To be done: Restate, exactly and only, the lines from the first through the line containing "over direction out".
==========
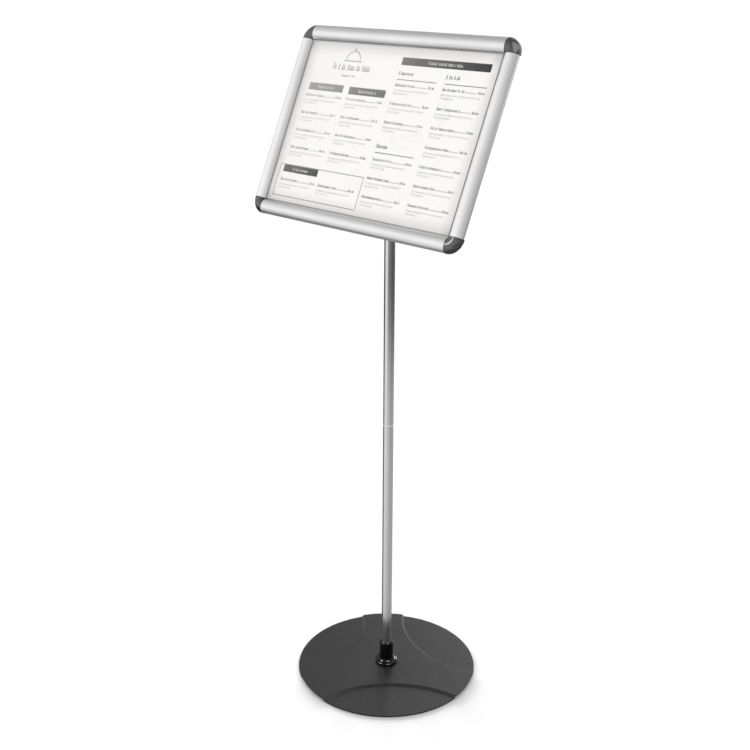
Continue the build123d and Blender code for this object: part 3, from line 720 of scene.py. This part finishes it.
class Field:
    """Builds a brightness over direction out of Math nodes."""

    def __init__(self, tree):
        self.tree = tree
        place = tree.nodes.new("ShaderNodeTexCoord")
        unit = tree.nodes.new("ShaderNodeVectorMath")
        unit.operation = "NORMALIZE"
        tree.links.new(place.outputs["Object"], unit.inputs[0])
        parts = tree.nodes.new("ShaderNodeSeparateXYZ")
        tree.links.new(unit.outputs[0], parts.inputs[0])
        behind_x = self.do("MULTIPLY", parts.outputs["X"], -1.0)
        front_y = self.do("MULTIPLY", parts.outputs["Y"], -1.0)
        # azimuth counted from the left of the stand, so that its jump falls on the right
        self.azimuth = self.do("SUBTRACT", self.do("DEGREES", self.do("ARCTAN2", front_y, behind_x)), 90.0)
        self.elevation = self.do("DEGREES", self.do("ARCSINE", parts.outputs["Z"]))

    def do(self, operation, *values):
        """One Math node fed with numbers or sockets."""
        made = self.tree.nodes.new("ShaderNodeMath")
        made.operation = operation
        for socket, value in zip(made.inputs, values):
            if isinstance(value, (int, float)):
                socket.default_value = value
            else:
                self.tree.links.new(value, socket)
        return made.outputs[0]

    def step(self, source, middle, soft, rising=True):
        """Smooth step of half-width soft round the middle."""
        made = self.tree.nodes.new("ShaderNodeMapRange")
        made.interpolation_type = "SMOOTHSTEP"
        made.inputs["From Min"].default_value = middle - soft
        made.inputs["From Max"].default_value = middle + soft
        made.inputs["To Min"].default_value = 0.0 if rising else 1.0
        made.inputs["To Max"].default_value = 1.0 if rising else 0.0
        self.tree.links.new(source, made.inputs["Value"])
        return made.outputs["Result"]

    def window(self, source, low, high, soft):
        """One between low and high, with soft ends."""
        return self.do("MULTIPLY", self.step(source, low, soft), self.step(source, high, soft, rising=False))

    def panel(self, low_azimuth, high_azimuth, low_elevation, high_elevation, soft_azimuth, soft_elevation):
        """One inside a soft-edged rectangle of directions."""
        return self.do(
            "MULTIPLY",
            self.window(self.azimuth, low_azimuth, high_azimuth, soft_azimuth),
            self.window(self.elevation, low_elevation, high_elevation, soft_elevation),
        )

    def dim(self, brightness, mask, share):
        """Takes the given share of the brightness away where the mask is one."""
        kept = self.do("SUBTRACT", 1.0, self.do("MULTIPLY", mask, share))
        return self.do("MULTIPLY", brightness, kept)

    def glow(self, source, centre, spread):
        """Bell curve over one angle."""
        away = self.do("DIVIDE", self.do("SUBTRACT", source, centre), spread)
        return self.do("EXPONENT", self.do("MULTIPLY", self.do("MULTIPLY", away, away), -1.0))


# The studio as a brightness over direction, in degrees. Azimuth runs from -270 to 90.
AMBIENT = 0.3
# one broad soft light in front and to the left
BROAD_LIGHT = 0.8
BROAD_AZIMUTH, BROAD_WIDTH = -38.0, 90.0
BROAD_ELEVATION, BROAD_HEIGHT = 10.0, 44.0
# low dark flags above the floor, open in front of the broad light
FLAG_DEPTH = 0.78
FLAG_OPENING = (-60.0, 11.0, 6.0)
FLAG_BAND = (-19.5, -10.0, 3.0)
# pale floor, darker again close under the stand
FLOOR_GLOW = 0.13
FLOOR_EDGE, FLOOR_SOFTNESS = -20.0, 2.0
NEAR_FLOOR_DEPTH = 0.45
NEAR_FLOOR_EDGE, NEAR_FLOOR_SOFTNESS = -37.0, 3.5
# deeper flags on the left and behind on the left: azimuths, elevations and their softness
LEFT_FLAG_DEPTH = 0.8
LEFT_FLAG = (-165.0, -54.0, -39.0, -11.0, 4.0, 3.0)
REAR_FLAG_DEPTH = 0.7
REAR_FLAG = (-141.0, -112.0, -14.0, 24.0, 6.0, 5.0)
# second soft light, behind on the right, with a wing that reaches round to the right
BACK_LIGHT = 0.85
BACK_PANEL = (-230.0, -140.0, -8.0, 62.0, 7.0, 8.0)
BACK_WING = (-264.0, -220.0, 26.0, 62.0, 6.0, 8.0)
DOME_RADIUS = 12.0
DOME_CENTRE = (0, 0, 0.8)


def studio_brightness(tree):
    """Socket with the studio's brightness in the direction of each point of the dome."""
    field = Field(tree)
    do = field.do
    across = field.glow(field.azimuth, BROAD_AZIMUTH, BROAD_WIDTH)
    broad = do("MULTIPLY", field.glow(field.elevation, BROAD_ELEVATION, BROAD_HEIGHT), across)
    total = do("ADD", do("MULTIPLY", broad, BROAD_LIGHT), AMBIENT)
    closed = do("SUBTRACT", 1.0, field.window(field.azimuth, *FLAG_OPENING))
    low_flag = do("MULTIPLY", field.window(field.elevation, *FLAG_BAND), closed)
    total = field.dim(total, low_flag, FLAG_DEPTH)
    pale_floor = field.step(field.elevation, FLOOR_EDGE, FLOOR_SOFTNESS, rising=False)
    total = do("ADD", total, do("MULTIPLY", pale_floor, FLOOR_GLOW))
    near_floor = field.step(field.elevation, NEAR_FLOOR_EDGE, NEAR_FLOOR_SOFTNESS, rising=False)
    total = field.dim(total, near_floor, NEAR_FLOOR_DEPTH)
    total = field.dim(total, field.panel(*LEFT_FLAG), LEFT_FLAG_DEPTH)
    total = field.dim(total, field.panel(*REAR_FLAG), REAR_FLAG_DEPTH)
    back = do("MAXIMUM", field.panel(*BACK_PANEL), field.panel(*BACK_WING))
    return do("ADD", total, do("MULTIPLY", back, BACK_LIGHT))


def studio_dome():
    """What polished parts mirror: the studio's soft light round the stand, seen only in reflections."""
    data = bpy.data.meshes.new("studio_dome")
    shell = bmesh.new()
    bmesh.ops.create_uvsphere(shell, u_segments=48, v_segments=24, radius=DOME_RADIUS)
    bmesh.ops.reverse_faces(shell, faces=shell.faces)
    shell.to_mesh(data)
    shell.free()
    dome = bpy.data.objects.new("studio_dome", data)
    bpy.context.scene.collection.objects.link(dome)
    material = bpy.data.materials.new("studio_light")
    material.use_nodes = True
    tree = material.node_tree
    tree.nodes.clear()
    emission = tree.nodes.new("ShaderNodeEmission")
    tree.links.new(studio_brightness(tree), emission.inputs["Strength"])
    out = tree.nodes.new("ShaderNodeOutputMaterial")
    tree.links.new(emission.outputs[0], out.inputs["Surface"])
    data.materials.append(material)
    for ray in ("camera", "diffuse", "transmission", "volume_scatter", "shadow"):
        setattr(dome, f"visible_{ray}", False)
    dome.location = DOME_CENTRE


studio_dome()

world = bpy.data.worlds.new("studio")
bpy.context.scene.world = world
world.use_nodes = True
backdrop = world.node_tree.nodes["Background"]
backdrop.inputs["Color"].default_value = (1.0, 1.0, 1.0, 1.0)
backdrop.inputs["Strength"].default_value = 1.0


def soft_sun(name, azimuth, elevation, strength, softness):
    """Distant round light that lights the scene without showing in reflections."""
    lamp = bpy.data.lights.new(name, "SUN")
    lamp.energy = strength
    lamp.angle = math.radians(softness)
    lit = bpy.data.objects.new(name, lamp)
    lit.rotation_euler = (-direction(azimuth, elevation)).to_track_quat("-Z", "Y").to_euler()
    lit.visible_glossy = False
    bpy.context.scene.collection.objects.link(lit)


# low lights from behind, spread out so that the base throws one soft shadow and the pole none
REAR_STRENGTH = 3.15
REAR_ELEVATION = 10
REAR_SOFTNESS = 18
for azimuth in (-158, -137, -116, -95):
    soft_sun(f"rear_light_{-azimuth}", azimuth, REAR_ELEVATION, REAR_STRENGTH, REAR_SOFTNESS)

GLOSS_LIGHT_DISTANCE = 8.0  # inside the dome, so that a mirrored ray meets the lamp first


def gloss_light(name, azimuth, elevation, radiance, width, piece):
    """Round lamp, width degrees across, that lights one glossy piece alone and shows as its highlight."""
    lamp = bpy.data.lights.new(name, "POINT")
    lamp.shadow_soft_size = GLOSS_LIGHT_DISTANCE * math.tan(math.radians(width / 2))
    lamp.energy = 4 * math.pi**2 * lamp.shadow_soft_size**2 * radiance
    lit = bpy.data.objects.new(name, lamp)
    low, high = Vector(piece.bound_box[0]), Vector(piece.bound_box[6])
    lit.location = (low + high) / 2 + direction(azimuth, elevation) * GLOSS_LIGHT_DISTANCE
    bpy.context.scene.collection.objects.link(lit)
    receivers = bpy.data.collections.new(f"{name}_receivers")
    receivers.objects.link(piece)
    lit.light_linking.receiver_collection = receivers


gloss_light("collar_spot", -33, 42, 42.0, 24, collar)
gloss_light("collar_streak", 70, 46, 12.0, 40, collar)
gloss_light("collar_rear_streak", -168, 16, 10.0, 26, collar)
gloss_light("cap_spot", -37, 23, 24.0, 6, nodes["corner_cap_bottom_right"])
gloss_light("cap_patch", 50, 66, 1.3, 56, nodes["corner_cap_top_right"])

# ---------------------------------------------------------------- camera

CAMERA_PLACE = (1.2375, -1.3497, 1.2446)
PITCH = math.radians(20.109)
AZIMUTH = math.radians(43.245)
ROLL = math.radians(0.229)
level = Vector((math.cos(AZIMUTH), math.sin(AZIMUTH), 0))
ahead = Vector((-math.sin(AZIMUTH), math.cos(AZIMUTH), 0))
forward = ahead * math.cos(PITCH) - Vector((0, 0, math.sin(PITCH)))
rise = level.cross(forward)
side_axis = level * math.cos(ROLL) + rise * math.sin(ROLL)
top_axis = side_axis.cross(forward)
camera_data = bpy.data.cameras.new("camera")
camera_data.lens = 55.071
camera_data.sensor_width = 36
camera_data.clip_end = 200  # takes in the whole floor
camera = bpy.data.objects.new("camera", camera_data)
turn = Matrix((side_axis, top_axis, -forward)).transposed().to_4x4()
camera.matrix_world = Matrix.Translation(CAMERA_PLACE) @ turn
bpy.context.scene.collection.objects.link(camera)
bpy.context.scene.camera = camera
bpy.context.scene.view_settings.view_transform = "Standard"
==========
Solution to this problem:
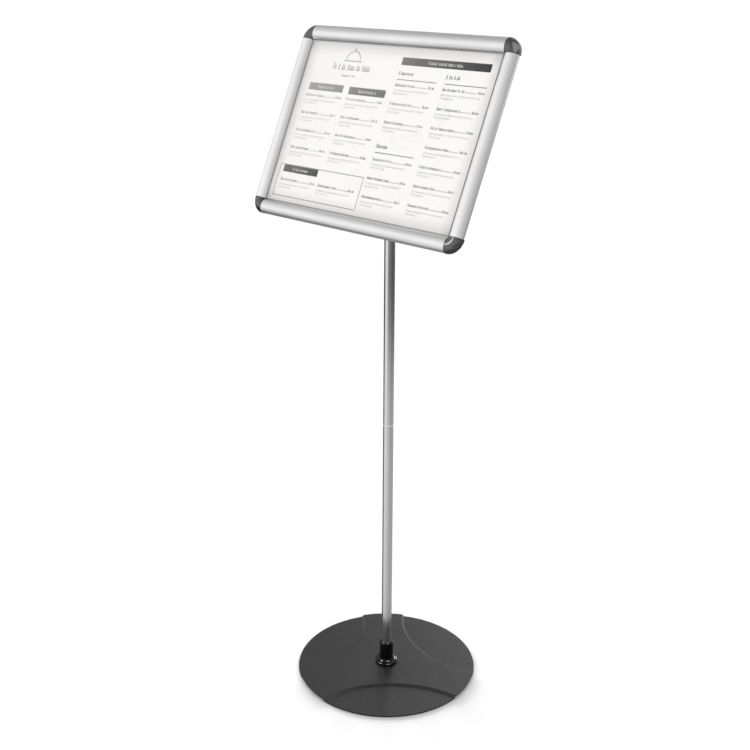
Continue the build123d and Blender code for this object: part 3, from line 720 of scene.py. This part finishes it.
class Field:
    """Builds a brightness over direction out of Math nodes."""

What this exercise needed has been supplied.